XForms 2.0 (W3C Working Draft of August 2012): http://www.w3.org/TR/xforms20/ , http://www.w3.org/TR/xforms-xpath/ adds further

  • XPath 2.0, which itself includes large parts of XQuery and is very powerful!
  • Custom functions, Variable support, Pluggable expression language (XPath 2.0 module), script actions
  • json, csv and other external instance data formats
  • model-based case switching (i.e. declarative show/hide)
  • Attribute Value Template support (i.e. dynamically computed attributes)

Anecdotal experiences:

  • application production time can be reduced by an order of magnitude.
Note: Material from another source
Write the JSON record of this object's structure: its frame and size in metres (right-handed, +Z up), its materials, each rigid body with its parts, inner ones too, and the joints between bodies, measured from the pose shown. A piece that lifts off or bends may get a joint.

One large project reporting a reduction from 5 years with 30 programmers using traditional programming, to 1 year with 10 programmers using XForms.
  • XForms code is less than 25% of the original #JavaScript code (so a tenth of the work).
  • (2 days after hearing about a complex forms task)
    Javascript dev: I'll need 30 days to work out how long it will take to program it
    XForms dev: I've already done it.

Myself and Sirma ITT have looked at XForms as early as 2007 for a Customs project.
The spec was immature and the implementations available at the time were not quite efficient.
However, there are efficient implementations now (xsltforms, orbeon, better forms).
Definitely worth looking into.

Links:

Ethan Gruber has created XForms (EADitor) for entering Numismatic information (Nomisma-NUDS).
They include dynamic calls to various APIs, eg to VIAF to obtain person names/URIs.